The Authorized Individuals shall meet at such times and places and with such
frequency as they may agree. The Disputing Parties agree to participate in good
faith in the direct negotiations to resolve the Dispute. If the Dispute has not
been resolved within thirty (30) days from the date of their initial meeting,
the Disputing Parties shall cease direct negotiations and shall submit the
Dispute to arbitration in accordance with the following procedure.
16.03 Arbitration. All Disputes will be settled by arbitration by an
arbitrator mutually acceptable to the Disputing Parties in an arbitration
proceeding conducted in (i) Houston, Texas (if Ardee is the Initiating Party) or
(ii) in New York, New York (if Pavilion is the Initiating Party), in accordance
with the rules as then in effect of the American Arbitration Association. If the
Disputing Parties hereto cannot agree on an arbitrator within ten (10) business
days of the initiation of the arbitration proceeding, an arbitrator shall be
selected for the Disputing Parties by the American Arbitration Association. The
decision of such arbitrator shall be final (except that errors of law shall be
subject to appeal), and judgment upon the award rendered by the arbitration may
be entered in any court having jurisdiction thereof. The costs (including,
without limitation, reasonable fees and expenses of counsel and experts for the
Disputing Parties) of such arbitration (including the costs to enforce or
preserve the rights awarded in the arbitration) shall be borne by the Disputing
Parties in the amounts and proportions specified by the arbitrator in his final
decision.
Section 16.04 Confidentiality. No Partner (or assignee) shall, directly or
indirectly, disclose or provide to any other person (other than the partners,
Affiliates, attorneys, employees, agents and representatives of such Partner)
any nonpublic information of a confidential nature concerning the business or
operations of the Partnership (including, without limitation, any and all
Partnership business records, data, or other information regarding the business
of the Partnership or the Partnership assets), except as is required by law or
statute (including federal securities laws) or in governmental filings or
judicial, administrative or arbitration proceedings or as authorized by the
Managing Partner in furtherance of the Partnership Purposes. In the event that
any Partner is required in connection with judicial, administrative or
arbitration proceedings (by oral questions, interrogatories, requests for
information or document subpoena, civil investigative demand or similar process)

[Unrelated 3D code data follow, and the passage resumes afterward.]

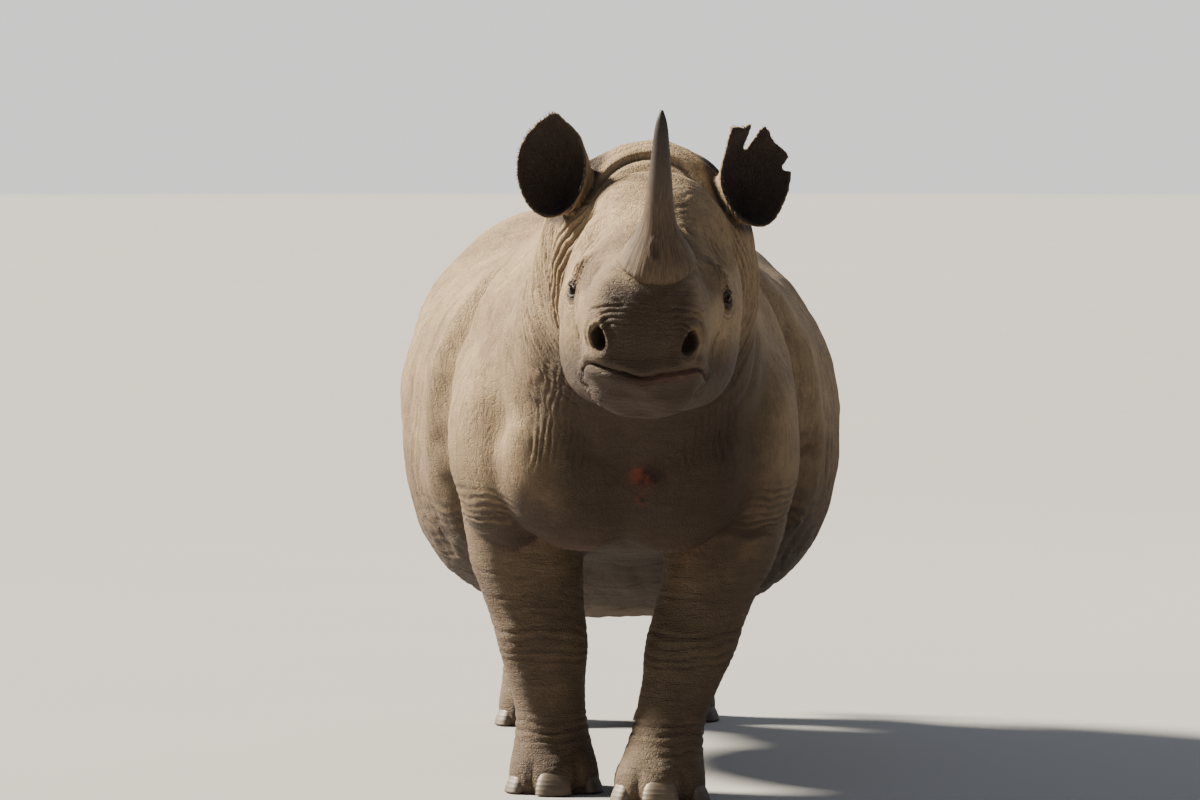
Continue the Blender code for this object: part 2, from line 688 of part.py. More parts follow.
def centre_on_floor(nodes):
    """Moves the whole animal so that the middle of its box stands on the origin."""
    graph = bpy.context.evaluated_depsgraph_get()
    corners = []
    for made in nodes:
        data = made.evaluated_get(graph).to_mesh()
        points = np.empty(len(data.vertices) * 3)
        data.vertices.foreach_get("co", points)
        corners += [points.reshape(-1, 3).min(0), points.reshape(-1, 3).max(0)]
    low, high = np.min(corners, axis=0), np.max(corners, axis=0)
    middle = Vector((-(low[0] + high[0]) / 2, -(low[1] + high[1]) / 2, -low[2]))
    for data in bpy.data.meshes:
        if data.users:
            data.transform(Matrix.Translation(middle))


def main():
    for old in list(bpy.data.objects):
        bpy.data.objects.remove(old)
    nodes = flesh_nodes()
    head = nodes["head"]
    for name in EARS:
        nodes[name] = ear(name, EAR_WALL)
        fit_into(head, ear(name, EAR_WALL + 2 * GAP, filled=True))
    for name in HORNS:
        nodes[name] = horn(name)
        fit_into(head, horn(name, swell=GAP))
    for side in (1, -1):
        made = eye(side)
        nodes[made.name] = made
        fit_into(head, eye(side, swell=GAP))
    for leg, sole in soles().items():
        for turn, half, place in zip(NAIL_TURNS, NAIL_HALF_WIDTH, ("inner", "middle", "outer")):
            if leg.endswith("right"):
                turn = -turn
            name = f"nail_{leg.replace('leg', '')}_{place}"
            nodes[name] = nail(name, sole, turn, half)
            fit_into(nodes[leg], nail(name + "_socket", sole, turn, half, swell=GAP))
    bpy.context.view_layer.update()
    centre_on_floor(nodes.values())


main()
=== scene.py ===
"""A black rhinoceros standing alert with its head raised, as a still life-size model.

One skin covers head, neck, trunk, legs, tail and ears. It is grown from the same lofts and
muscle masses as the solids, joined by a voxel remesh, and then sculpted: every fold, lid,
nostril and wrinkle is a height that depends on where a point lies. Horns, eyes, lids, nails
and hairs are pieces of their own. The animal faces -Y and its left side is +X.
"""

import math

import bmesh
import bpy
import numpy as np
from mathutils import Matrix, Vector


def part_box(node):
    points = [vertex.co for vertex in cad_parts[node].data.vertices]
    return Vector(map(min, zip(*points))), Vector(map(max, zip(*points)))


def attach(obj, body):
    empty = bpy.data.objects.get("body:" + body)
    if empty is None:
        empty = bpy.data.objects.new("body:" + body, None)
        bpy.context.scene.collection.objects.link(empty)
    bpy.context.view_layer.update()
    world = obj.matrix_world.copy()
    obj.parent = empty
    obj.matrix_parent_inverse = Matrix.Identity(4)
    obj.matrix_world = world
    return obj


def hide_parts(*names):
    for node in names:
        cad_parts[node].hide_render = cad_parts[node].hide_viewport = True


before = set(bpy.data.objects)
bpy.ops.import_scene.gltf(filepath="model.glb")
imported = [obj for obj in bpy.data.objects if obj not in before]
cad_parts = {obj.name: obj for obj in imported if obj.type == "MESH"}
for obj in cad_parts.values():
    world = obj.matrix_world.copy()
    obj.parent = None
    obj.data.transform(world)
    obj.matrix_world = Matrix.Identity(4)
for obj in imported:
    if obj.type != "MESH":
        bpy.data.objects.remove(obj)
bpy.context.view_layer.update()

# ---------------------------------------------------------------- sizes, in metres
EYES = np.array([0.056, -1.64, 1.306])  # midway between the eyes, before the model is centred
EYE_SPREAD = 0.168  # from the head's middle plane to each eyeball's centre
EYE_RADIUS = 0.023
HEAD_PITCH = math.radians(15)
HEAD_YAW = math.radians(2)
HEAD_ROLL = math.radians(3)
GRAIN = 0.0043  # of the remesh that joins the masses
SMOOTHING = 0.013  # how far the smoothing of the joined masses reaches
SKIN_TRIANGLES = 192_000
RUMP_SHIFT = -0.045  # the rump stands this far to the left of the shoulders' middle
HIND_FEET = {"left": (-0.055, 0.05), "right": (0.060, -0.05)}  # set inwards and along


def box_middle(node):
    low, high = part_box(node)
    return (np.array(low) + np.array(high)) / 2


# How far the whole model was moved so that its box stands on the origin.
CENTRED = (box_middle("eye_left") + box_middle("eye_right")) / 2 - EYES

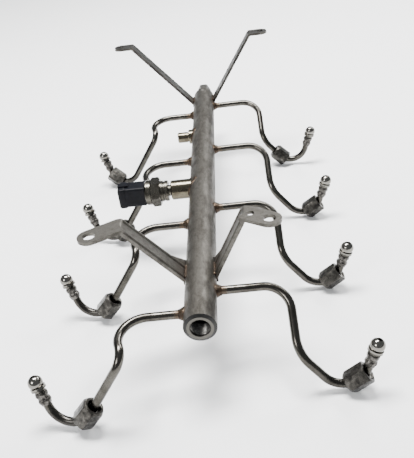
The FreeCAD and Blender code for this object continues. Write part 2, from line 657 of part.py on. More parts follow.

to disclose any such information, that Partner shall provide the other Partner
with prompt prior notice of such request so that the other Partner may seek an
appropriate protective order to take other appropriate action. Each Partner (and
assignee) agrees that any unauthorized disclosure of such information would not
be adequately compensable in damages and, thus, agrees that, in the event of any
such disclosure, the Partnership shall, in addition to any claim for damages for
breach of this Agreement, be entitled to seek and obtain equitable relief by way
of injunction or otherwise in a court of competent jurisdiction. This
confidentiality provision may be enforced by specific performance.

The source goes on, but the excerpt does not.